In a season in which a record five Central Texas schools played for state championships and a handful of others made deep runs, a pair of schools, Mart and Chilton, hauled in the sweetest catch of all — a state title.
It was indeed a big year for the little Pirates of Chilton, while Mart nailed every challenge that came its way. So it seems only fitting that the two men who presided over those successful runs — Chilton’s Robert Little and Mart’s Rusty Nail — share the Coach of the Year honor on the Tribune-Herald’s 52nd annual Super Centex Football Team.
It’s never easy to win state. It’s probably even more challenging for a first-year head coach. Yet Little and Nail accomplished exactly that — both losing only one game in 16 weeks as rookie head coaches, culminating with victories in the Class 1A and 2A Division II state finals, respectively.

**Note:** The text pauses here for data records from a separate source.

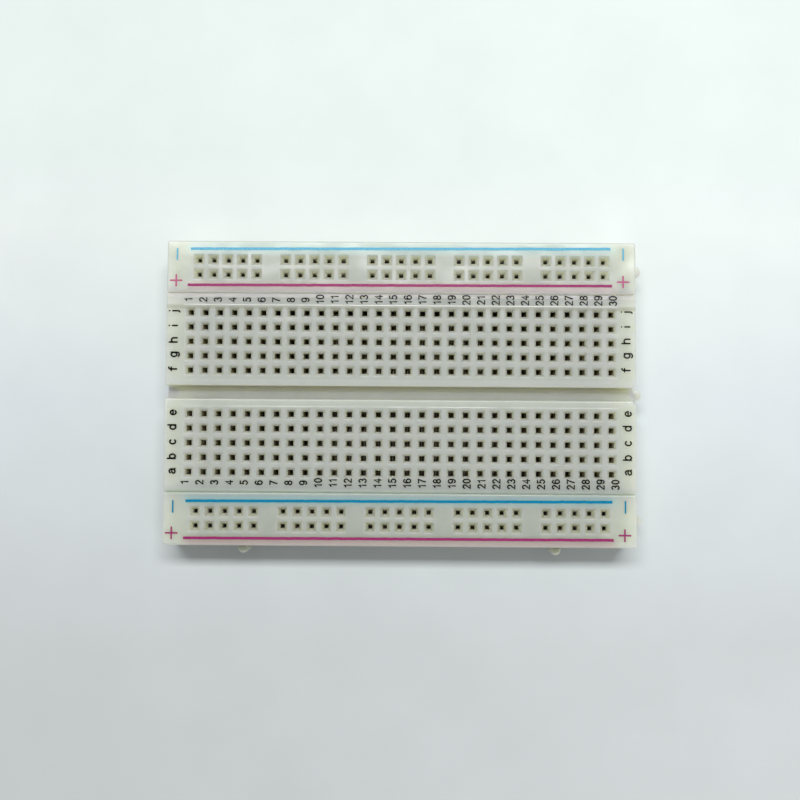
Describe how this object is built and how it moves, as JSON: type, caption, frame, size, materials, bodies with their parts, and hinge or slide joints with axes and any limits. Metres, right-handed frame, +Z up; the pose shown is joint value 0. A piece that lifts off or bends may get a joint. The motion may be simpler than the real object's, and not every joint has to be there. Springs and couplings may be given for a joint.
{
  "type": "solderless breadboard",
  "caption": "Half-size solderless breadboard: terminal block with a centre trench between two contact banks, and two clip-on power rails with printed polarity lines.",
  "frame": {"origin": "on the underside of the terminal block's release liner, below the middle of the contact grid (between columns 15 and 16, and between rows e and f)", "axes": "+X along the columns from 1 to 30, +Y from row a to row j, +Z up out of the sockets"},
  "size_m": [0.0836, 0.0548, 0.0096],
  "materials": {
    "housing": "satin",
    "contact_metal": "satin",
    "foam_tape": "matte",
    "liner_paper": "satin",
    "blue_ink": "satin",
    "magenta_ink": "satin",
    "black_ink": "satin"
  },
  "bodies": {
    "upper_rail": {"upper_rail_block": "housing", "upper_rail_foam_pad": "foam_tape", "upper_rail_release_liner": "liner_paper", "upper_rail_minus_bus_clip": "contact_metal", "upper_rail_plus_bus_clip": "contact_metal"},
    "terminal_strip": {"terminal_block": "housing", "terminal_foam_pad": "foam_tape", "terminal_release_liner": "liner_paper", "clips_a_e_01_02": "contact_metal", "clips_a_e_03_04": "contact_metal", "clips_a_e_05_06": "contact_metal", "clips_a_e_07_08": "contact_metal", "clips_a_e_09_10": "contact_metal", "clips_a_e_11_12": "contact_metal", "clips_a_e_13_14": "contact_metal", "clips_a_e_15_16": "contact_metal", "clips_a_e_17_18": "contact_metal", "clips_a_e_19_20": "contact_metal", "clips_a_e_21_22": "contact_metal", "clips_a_e_23_24": "contact_metal", "clips_a_e_25_26": "contact_metal", "clips_a_e_27_28": "contact_metal", "clips_a_e_29_30": "contact_metal", "clips_f_j_01_02": "contact_metal", "clips_f_j_03_04": "contact_metal", "clips_f_j_05_06": "contact_metal", "clips_f_j_07_08": "contact_metal", "clips_f_j_09_10": "contact_metal", "clips_f_j_11_12": "contact_metal", "clips_f_j_13_14": "contact_metal", "clips_f_j_15_16": "contact_metal", "clips_f_j_17_18": "contact_metal", "clips_f_j_19_20": "contact_metal", "clips_f_j_21_22": "contact_metal", "clips_f_j_23_24": "contact_metal", "clips_f_j_25_26": "contact_metal", "clips_f_j_27_28": "contact_metal", "clips_f_j_29_30": "contact_metal"},
    "lower_rail": {"lower_rail_block": "housing", "lower_rail_foam_pad": "foam_tape", "lower_rail_release_liner": "liner_paper", "lower_rail_minus_bus_clip": "contact_metal", "lower_rail_plus_bus_clip": "contact_metal"}
  },
  "joints": [
    {"name": "terminal_strip_lift", "type": "slide", "parent": "upper_rail", "child": "terminal_strip", "axis": [0, 0, 1], "range_m": [0, 0.01]},
    {"name": "lower_rail_lift", "type": "slide", "parent": "terminal_strip", "child": "lower_rail", "axis": [0, 0, 1], "range_m": [0, 0.01]}
  ]
}
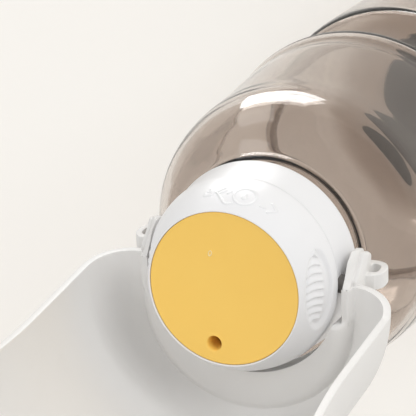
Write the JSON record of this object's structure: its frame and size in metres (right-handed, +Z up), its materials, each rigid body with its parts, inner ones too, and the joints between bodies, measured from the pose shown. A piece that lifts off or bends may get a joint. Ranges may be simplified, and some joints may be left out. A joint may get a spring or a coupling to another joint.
{
  "type": "dog travel water bottle",
  "caption": "Clear hourglass water bottle for dogs with a white screw collar, a turning ball-shaped valve head with a yellow face, and a fold-out half-round drinking bowl on two side ears.",
  "frame": {"origin": "middle of the base, on the surface the bottle stands on", "axes": "+Z up the bottle's axis, X along the bowl's hinge, +Y to the side where the opened bowl's floor is, -Y to the side with the turning marks"},
  "size_m": [0.0974, 0.117, 0.3534],
  "materials": {
    "clear_plastic": "clear, warm grey tint, polished",
    "white_plastic": "white, fine satin",
    "bowl_plastic": "off-white, soft satin",
    "face_yellow": "warm yellow, fine matt",
    "inner_plastic": "natural, matt",
    "silicone": "translucent white, matt",
    "seal_rubber": "black, matt",
    "pad_rubber": "dark grey, matt",
    "steel": "stainless, turned"
  },
  "bodies": {
    "bottle_body": {"bottle": "clear_plastic", "base_pad": "pad_rubber"},
    "gasket_body": {"neck_gasket": "silicone"},
    "collar_body": {"collar": "white_plastic", "valve_seat": "inner_plastic", "sheet_gasket": "silicone", "vent_valve": "silicone", "click_ring": "inner_plastic", "hinge_pin_l": "steel", "hinge_pin_r": "steel", "hinge_washer_l": "silicone", "hinge_washer_r": "silicone"},
    "head_body": {"head_shell": "white_plastic", "face_disc": "face_yellow", "rotor": "inner_plastic", "hub_seal": "seal_rubber", "hub_washer": "steel", "hub_screw": "steel", "outlet_tube": "inner_plastic", "outlet_seal": "seal_rubber", "vent_plug": "silicone"},
    "bowl_body": {"bowl": "bowl_plastic"}
  },
  "joints": [
    {"name": "cap_lift", "type": "slide", "parent": "bottle_body", "child": "gasket_body", "axis": [0, 0, 1], "range_m": [0, 0.0053]},
    {"name": "cap_turn", "type": "hinge", "parent": "gasket_body", "child": "collar_body", "pos_m": [0, 0, 0.172], "axis": [0, 0, 1], "range_deg": [0, 540]},
    {"name": "head_turn", "type": "hinge", "parent": "collar_body", "child": "head_body", "pos_m": [0, 0, 0.172], "axis": [0, 0, 1], "range_deg": [-80, 0]},
    {"name": "bowl_fold", "type": "hinge", "parent": "collar_body", "child": "bowl_body", "pos_m": [0, 0, 0.172], "axis": [1, 0, 0], "range_deg": [0, 187.85]}
  ],
  "couplings": [
    {"joint": "cap_lift", "follows": "cap_turn", "m_per_rad": 0.00055704}
  ]
}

“It’s pretty surreal,” said Nail, whose Panthers defeated Cisco, 23-13, to claim the school’s fourth state title. “I was coming back from Louisiana after the holidays and I was kind of thinking about it, and you just sit there and get chills. So many great coaches haven’t even had the opportunity (to win state), and do it the first year out, it’s just incredible.”
At Chilton, ‘hugs and more hugs’
If anyone can comprehend Nail’s emotional high, it’s Little. The Chilton coach said a thousand thoughts and faces sped through his mind in the moments immediately after the Pirates clinched the state title with a 20-10 win over top-ranked Windthorst.
“You think about everything you’ve gone through to get to that point and all the people who have helped along the way and laid the foundation,” he said. “You just want to celebreate. There are hugs and more hugs. It’s just something that you really can’t describe or put into words. It’s an awesome feeling.”
Perhaps the stiffest challenge for Mart and Chilton came when they played each other in the season opener. In that game, the Pirates burst to a 13-0 halftime edge before the Panthers rallied for a 19-13 victory.
As he walked off the field that night, Chilton’s Little had one thought — we’ll be a better team because of tonight.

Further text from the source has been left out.